Zupan was on the panel with Walters.

 

2 Responses

  1. econjack

    November 26, 2014 1:05 pm

    Why is anyone surprised by this? The Kennedy and Reagan tax cuts all saw huge increases in capital inflows and increased economic growth. The fastest growing economy in the world recently cut personal and corporate tax rates and has reduced the gov’ts share of GDP by one-third. The country: Chile. The Laffer Curve shows the impact quite clearly. The problem is, Washington measures its power by its ability to take money from the productive sector and give it to the unproductive sector, thus making the latter dependent on the gov’t.

    Obama says the rich don’t pay their fair share. Really? The top 10% of income earners pay 71% of all federal taxes. If anything, they need a tax break. We need them and their investment to keep the economic engine growing. How many of you were hired by a poor person? After all, a rising tide lifts all boats. Also, while Obama complains about taxes on the rich, who does he think wrote the tax code? Point the finger at yourself, sir.

  2. terry1956

    November 27, 2014 11:04 am

    According to a Uncommon Knowledge interview of Amity Shales on her book Coolidge towards the last years of Coolidge’s service as president over 90% of Americans no longer paid federal income taxes because of the large rate cuts and the expansion of the threshold.
    In Nathan Lewis book ” Gold the Once and Future Money” he references that from 1950 to 1970 Japan cut taxes every year but the government revenue still grew 16 fold.
    In many of those years because of a balanced budget mandate the legislator had to meet before the end of the fiscal year to spend the surplus.
    I looked it up in the world Almanac and on US government websites, during that same period US federal revenue grew only 5 fold, really the only tax cut was the 30% tax cut that JFK wanted and LBJ got through Congress but LBJ later increased some taxes again.
    In that period 50 to 70 the unemployment rate of Japan averaged less than 2%( in the US it likely was more than double that) and the real per capita income from 52 to 72 doubled every 10 years making the annual real average 7.2%. measuringworth.org shows when it doubled in the US.
    Ok you see that in 2009 dollars the real per capita GDP in the US was 15,649 dollars and by 2013, 61 years later the US failed to do what Japan did in the first 20 years because if so the real GDP in the US would have been at least 62,596 in 2009 dollars, bringing that up to 2013 dollars it would have been over 16,000 in 1952 so over 64,000 if it had doubled twice by 2013 41 years longer than it took Japan to do that but as you can see by 2013 the real per capita GDP in the US even in 2013 dollars was still less than 60,000.
    Japan started to go down hill in the 1970s when they start to raise taxes again and push through other neo Keysian polices including unsound currency and banking.
    If the US per capita GDP had doubled an average of every 10 years from 1952 to 2013 by the end of 2013 the per capita GDP would have been over 1.9 million dollars in 2013 dollars.
    Ok at the measuring worth website you see that the real per capita in 1913 was under 7,000 dollars in 2009 dollars and under 50,000 by 2013 in 2009 dollars thus in 100 years it had failed to double three times and if it had doubled at least three times in the 100 years the average annual growth would have only been around 2.16% but it was less.
    If the growth had average only 3% the per capita GDP by 2014 in 2009 dollars would have been over 122,000 dollars.
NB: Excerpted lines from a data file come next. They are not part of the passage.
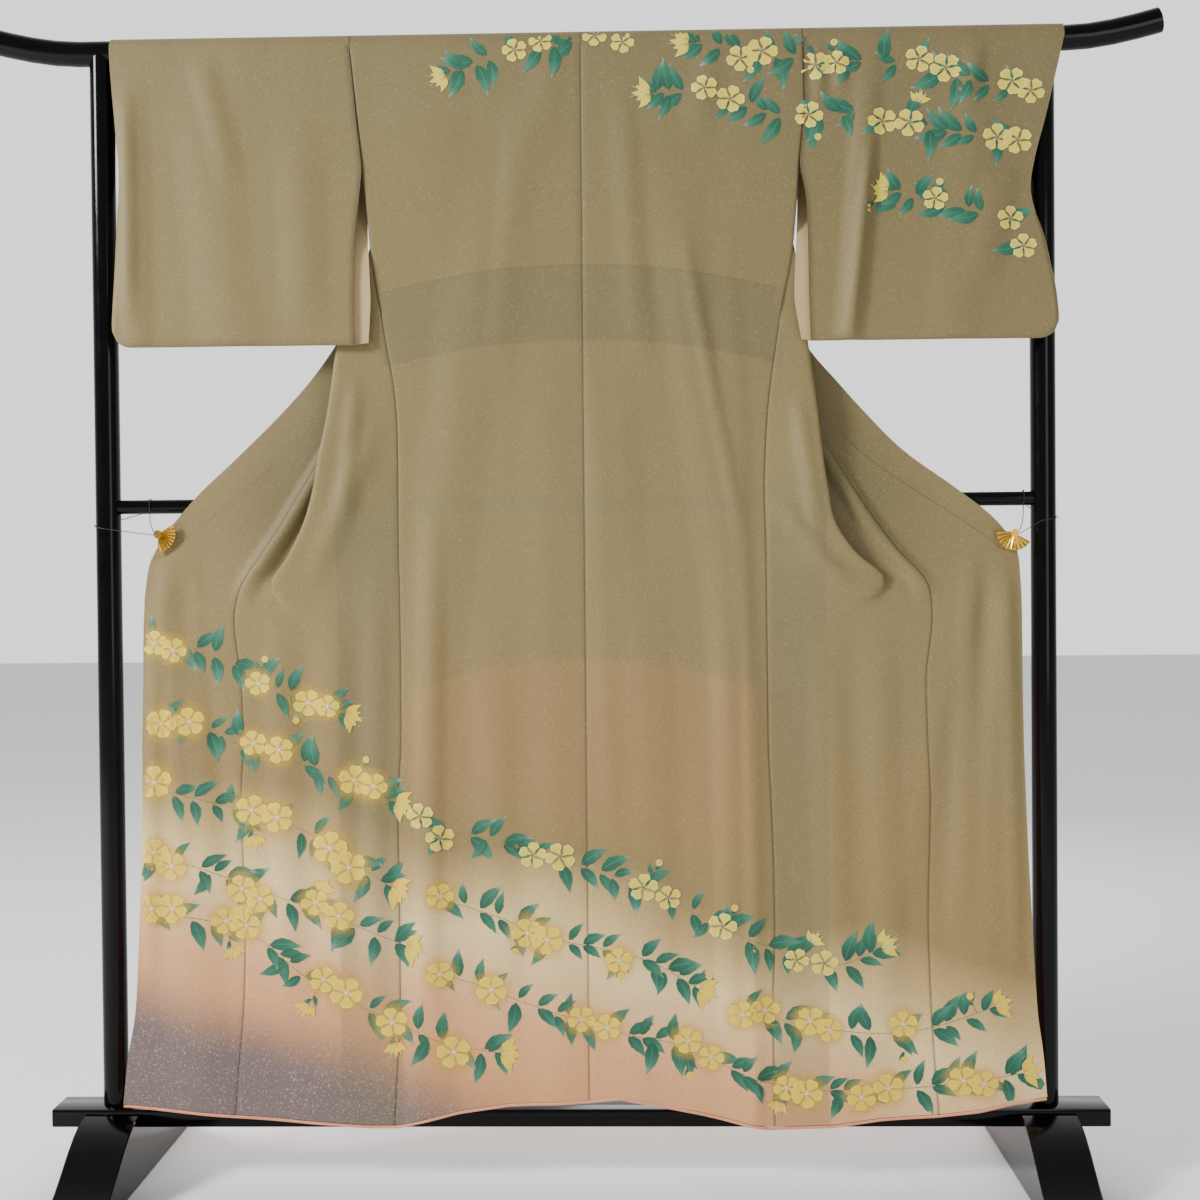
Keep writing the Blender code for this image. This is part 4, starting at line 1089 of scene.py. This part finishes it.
def silk_material():
    """Silk crepe: khaki ground shaded to cream, peach and blue-grey, with inner layers faintly showing, and
    painted shade along the seams, under the drawn folds and from the middle rail.
    """
    mat, tree, shader, position = new_material("dyed silk crepe")
    axes = node(tree, 'ShaderNodeSeparateXYZ', {'Vector': position})
    x = axes.outputs['X']
    z = axes.outputs['Z']
    # Ground, shaded up from the hem on a slant
    swing = drift(tree, position, 3.2, 1.0, 0.16)
    level = plus(tree, plus(tree, z, times(tree, x, 0.25)), swing)
    share = node(tree, 'ShaderNodeMapRange', {'Value': level, 'From Min': 0.0, 'From Max': 1.75})
    colour = ramp(tree, share.outputs['Result'], [
        (0.05, "cf945f"), (0.126, "dca473"), (0.195, "e9cb93"), (0.235, "c0a36c"),
        (0.275, "8d774a"), (0.56, "83734a"), (0.78, "7d6e46"), (0.98, "736744"),
    ])
    slope = times(tree, plus(tree, x, 0.62), 0.40)
    blue = fade(tree, plus(tree, plus(tree, z, slope), swing), 0.365, 0.225)
    blue = times(tree, blue, fade(tree, x, 0.12, -0.30))
    colour = tint(tree, colour, blue, 0.92, "635a60")
    # Tuck band and its stitches across the back
    across = away(tree, x, 0.014)
    inside = fade(tree, across, 0.300, 0.286)
    arch = times(tree, across, across, 0.45)
    lifted = plus(tree, z, arch)
    band = times(tree, fade(tree, lifted, 1.3675, 1.3645), fade(tree, lifted, 1.2530, 1.2575), inside)
    colour = tint(tree, colour, band, 0.42, "615b42")
    stitch = times(tree, fade(tree, away(tree, lifted, 1.3665), 0.0022, 0.0008), inside)
    colour = tint(tree, colour, stitch, 0.45, "655c40")
    # Painted shade of the middle rail seen through the cloth, and layers that show through from behind
    core = fade(tree, across, 0.262, 0.250)
    rail = times(tree, fade(tree, away(tree, z, 1.014), 0.018, 0.006), core)
    colour = tint(tree, colour, rail, 0.30, "756c4e")
    below = fade(tree, plus(tree, z, times(tree, arch, 1.4)), 0.790, 0.772)
    warm = times(tree, below, fade(tree, level, 0.45, 0.62), core)
    colour = tint(tree, colour, warm, 0.20, "b88455")
    edge = times(tree, fade(tree, away(tree, lifted, 0.935), 0.004, 0.001), core)
    colour = tint(tree, colour, edge, 0.12, "7a7052")
    left = times(tree, fade(tree, x, -0.352, -0.345), fade(tree, x, -0.252, -0.262))
    right = times(tree, fade(tree, x, 0.286, 0.296), fade(tree, x, 0.378, 0.370))
    allowance = times(tree, plus(tree, left, right), fade(tree, z, 1.10, 0.96))
    colour = tint(tree, colour, allowance, 0.34, "67634a")
    # Painted shade along the seams, over the seam line and the slopes of its dip
    colour = tint(tree, colour, mark(tree, "seam"), 0.70, "4c4430")
    # Painted shade under the drawn folds between the clips and the sleeves
    colour = tint(tree, colour, mark(tree, "under"), 0.50, "4f4a33")
    # Pale and dark flecks of the crepe
    fleck = noise(tree, position, 330.0, 3.0, 0.7)
    strength = plus(tree, 0.13, times(tree, blue, 0.36))
    colour = tint(tree, colour, fade(tree, fleck, 0.54, 0.70), strength, "ddd0b0")
    grain = noise(tree, position, 640.0, 1.0)
    colour = blend_colour(tree, fade(tree, grain, 0.52, 0.38, 0.0, 0.16), colour, linear("4c4530"))
    colour = tint(tree, colour, fade(tree, fleck, 0.46, 0.30), 0.16, "5f5640")
    feed(tree, shader, {'Base Color': colour, 'Roughness': 0.58, 'Specular IOR Level': 0.30,
                        'Sheen Weight': 0.03, 'Normal': crepe(tree, position, 0.60, 0.006)})
    return mat


def lining_material():
    """Plain lining silk: pale cream above, salmon towards the hem."""
    mat, tree, shader, position = new_material("lining silk")
    z = node(tree, 'ShaderNodeSeparateXYZ', {'Vector': position}).outputs['Z']
    colour = blend_colour(tree, fade(tree, z, 0.78, 0.68), linear("b79d6f"), linear("dd9270"))
    feed(tree, shader, {'Base Color': colour, 'Roughness': 0.6, 'Sheen Weight': 0.2,
                        'Normal': crepe(tree, position, 0.15)})
    return mat


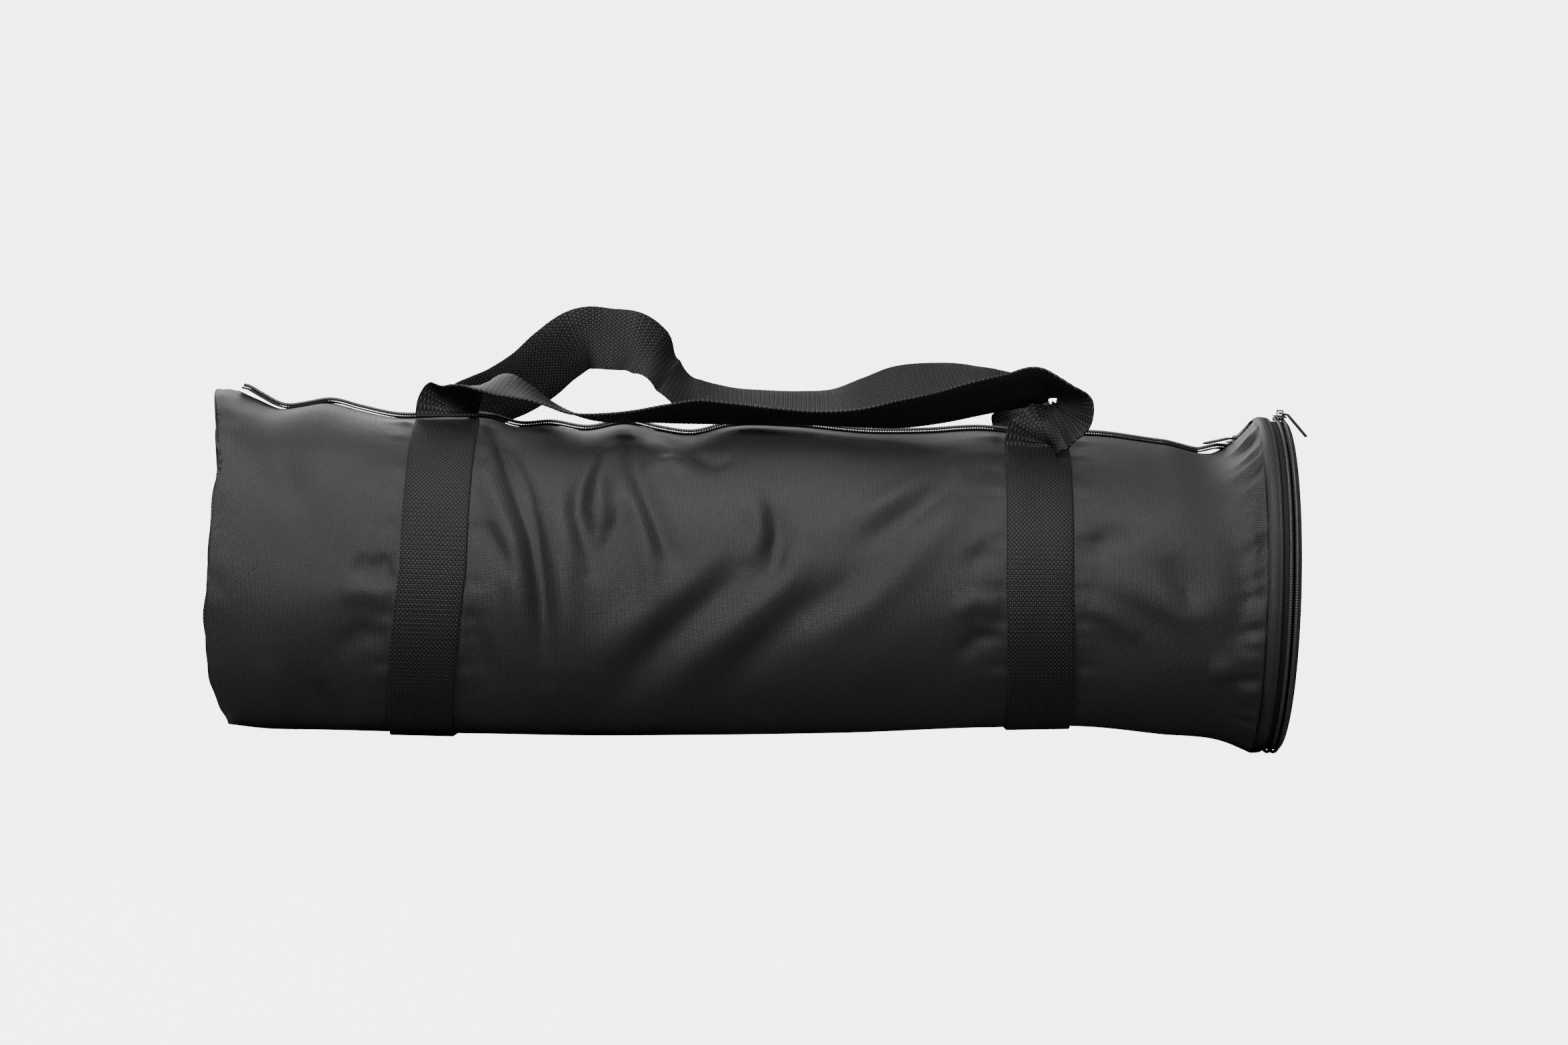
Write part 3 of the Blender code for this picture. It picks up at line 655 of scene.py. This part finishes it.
def ring_frames(x, radius, arc, steps):
    """Centres, across and up directions round the rim, counted from the rear over the top."""
    turn = np.radians(np.linspace(arc[0], arc[1], steps + 1))
    up = np.stack((np.zeros_like(turn), np.cos(turn), np.sin(turn)), axis=1)
    centres = np.array((x, 0, RIM_HEIGHT)) + up * radius
    across = np.broadcast_to((1.0, 0, 0), up.shape)
    return centres, across, up


def ring(name, x_range, radii, arc, material, steps=180, closed=False):
    """A flat ring with round edges, between two places along X and two radii."""
    section = strap_section(x_range[1] - x_range[0], radii[1] - radii[0])
    frames = ring_frames(sum(x_range) / 2, sum(radii) / 2, arc, steps)
    return sweep(name, *frames, section, material, closed=closed)[0]


gusset_section = [
    (-0.0050, -0.0020), (-0.0040, -0.0012), (-0.0030, -0.0002), (-0.0015, 0.0004), (0.0000, 0.0004),
    (0.0018, 0.0003), (0.0024, -0.0001), (0.0030, 0.0002), (0.0040, -0.0002), (0.0046, -0.0012),
    (0.0030, -0.0022), (-0.0030, -0.0026),
]
frames = ring_frames(0.2990, 0.1004, (0, 360), 240)
gusset, _ = sweep("rim_cloth", *frames, gusset_section, CLOTH, closed=True)
settle(gusset, "case", "cloth", "right_gusset")
tape_radii = (TAPE_RADIUS - TAPE_THICKNESS, TAPE_RADIUS)
body_tape = ring("rim_tape", (0.3031, CHAIN_X - CHAIN_GAP / 2), tape_radii, CHAIN_ARC, TAPE)
settle(body_tape, "case", "tape", "end_zip_tape_body")
door_tape = ring("door_tape", (CHAIN_X + CHAIN_GAP / 2, 0.3140), tape_radii, CHAIN_ARC, CLOTH)
settle(door_tape, "door", "cloth", "end_zip_tape_door")
body_hinge = ring("rim_hinge_cloth", (0.3031, 0.3098), tape_radii, HINGE_ARC, CLOTH, 60)
settle(body_hinge, "case", "cloth", "hinge_cloth_body")
door_hinge = ring("door_hinge_cloth", (0.3104, 0.3140), tape_radii, HINGE_ARC, CLOTH, 60)
settle(door_hinge, "door", "cloth", "hinge_cloth_door")

# %% The door's panel and its foam
door_angle = np.linspace(0, 2 * math.pi, 181)
DOOR_FACE, DOOR_RADIUS = 0.3132, 0.0971
door_rim = np.stack(
    (
        np.full_like(door_angle, DOOR_FACE),
        DOOR_RADIUS * np.cos(door_angle),
        RIM_HEIGHT + DOOR_RADIUS * np.sin(door_angle),
    ),
    1,
)
door_rim[0] = door_rim[-1]
door_places = disc_places(door_rim, (DOOR_FACE, 0, RIM_HEIGHT), 40, 0.0018, (1, 0, 0))
door_cloth = lay_grid("door_cloth", door_places, door_places[..., 1:].copy(), CLOTH)
flip_towards(door_cloth, (1, 0, 0))
thicken(door_cloth, CLOTH_THICKNESS)
settle(door_cloth, "door", "cloth", "door_panel")
foam_rim = door_rim + [-0.0052, 0, 0]
foam_rim[:, 1:] = [0, RIM_HEIGHT] + (foam_rim[:, 1:] - [0, RIM_HEIGHT]) * 0.925
foam_places = disc_places(foam_rim, (0.3080, 0, RIM_HEIGHT), 20, 0.0, (1, 0, 0))
door_foam = lay_grid("door_lining", foam_places, foam_places[..., 1:].copy(), LINING)
flip_towards(door_foam, (-1, 0, 0))
thicken(door_foam, FOAM)
settle(door_foam, "door", "foam", "door_padding")

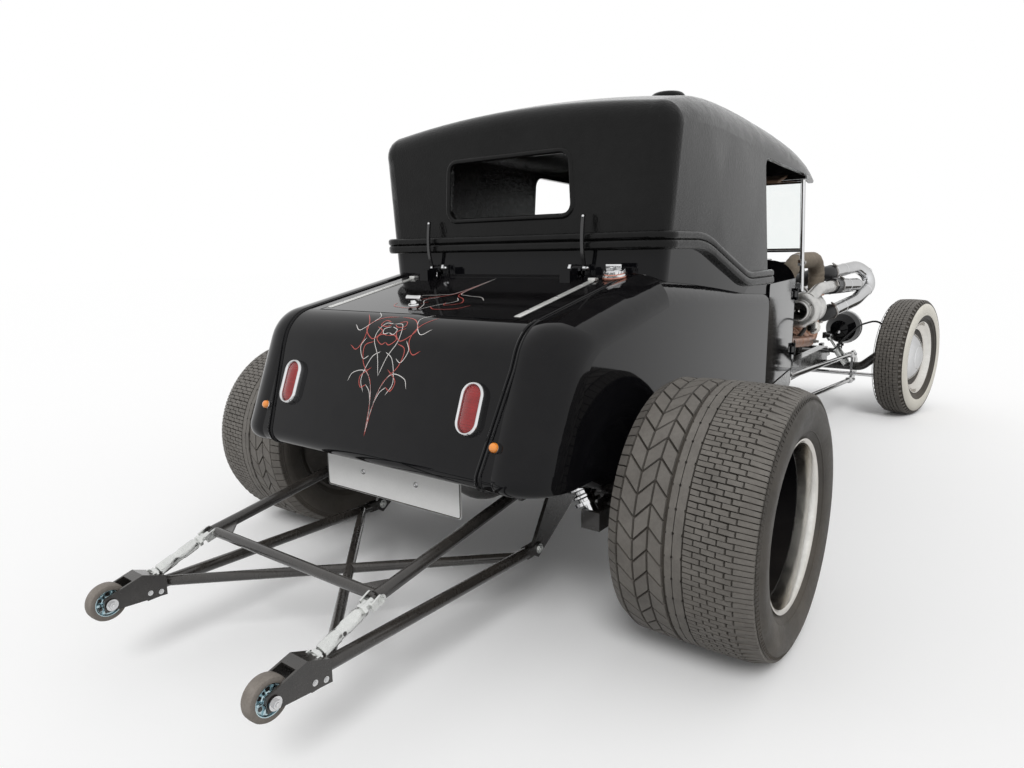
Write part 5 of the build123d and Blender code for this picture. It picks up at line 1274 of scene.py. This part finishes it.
class ROD_OT_engine(bpy.types.Operator):
    """Header flanges, turbocharger detail, heat wrap, hose clamps and the valve cover's fittings"""
    bl_idname = "rod.engine"
    bl_label = "Engine dress"

    def execute(self, context):
        self.headers()
        self.turbo()
        self.wrap()
        self.pipes()
        self.block()
        return {"FINISHED"}

    def headers(self):
        build = Build()
        plate = [(y, z) for z, y in slot_outline(0.04, 0.026, 32)]
        edge = [(x * 0.96, y * 0.94) for x, y in plate]
        for port_y in HEADER_PORTS:
            place = facing(BLOCK_X, port_y, PORT_Z, (1, 0, 0))
            ring_stack(build, [(plate, 0.0), (plate, 0.0085), (edge, 0.0095)], place, 0, True)
            for across in (-0.03, 0.03):
                build.bolt(place @ shift(across, 0, 0.0095), 0.0052, 0.006, 1)
            weld_bead(build, at(0.182, port_y, PORT_Z), (1, 0, 0), HEADER_RADIUS, 0)
            start, end = at(0.275, port_y, PORT_Z), at(COLLECTOR_X, port_y + 0.012, 0.48)
            for share in (0.35, 0.75):
                weld_bead(build, start.lerp(end, share), end - start, HEADER_RADIUS, 0)
        for y in (1.83, 1.93, 2.025, 2.115):
            spot = at(COLLECTOR_X, y, 0.49 - 0.092 * (y - 1.792))
            weld_bead(build, spot, (0, 1, -0.092), COLLECTOR_RADIUS, 0)
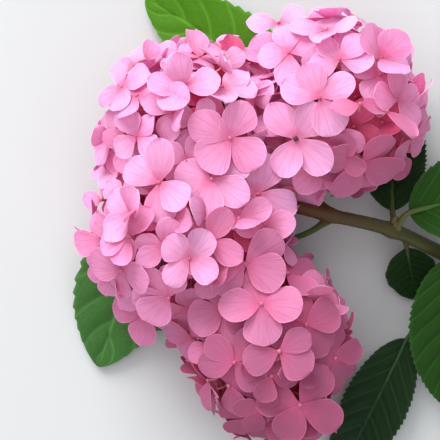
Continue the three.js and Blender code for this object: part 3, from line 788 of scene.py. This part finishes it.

With 4% it would have been over 322,000 dollars and at just a little over 5% it would have doubled 7 times and would be over 800,000. at 6%= over 2.1 million
    At 7.2% or doubling 10 times to over 6.9 million dollars.
    historically in the US the average and median income of the family bread winner has been at, over or not far below the per capita GDP so with the median income being 1.9 million a year there would be no need at all for government education, healthcare, welfare or social security. if average and median income was at least 190,000 a year then there would be no need of the above. an annual average per capita growth over the 61 years of just 4.5% would have resulted in a per capita of over 218,000.
    government could do only actual public goods things such as defense, police, courts, jails/prisons, roads and public transport which today totals around 1.7 trillion dollars out of the over 6.2 trillion in federal, state, county and local government spending.
    League of Nation stats said by 1929 before the stock market crash the unemployment rate of the US was the lowest or maybe it was the second lowest at 1%.
    The LN stat was referenced in the book ” New Deal,Raw Deal”, with stats from other sources showed how the US declined in ranking by the late 1930s.
    the measuring worth site use to have the data charts on Japan’s growth but some reason they have been taken down ( maybe the wayback machine has the data archived).
    I found the historical unemployment rate of Japan with just a search engine.
    Also during the Coolidge years and the Japan years of 1950 to 1970 despite the stuff spouted by the globalist and ” free traders” the US there was a protectionist policy in the specific period of the specific nation and tighter controls over immigration.
    In the Coolidge years the protectionism was mostly done through import taxes but in Japan the import taxes were low so the protectionism was done through other means.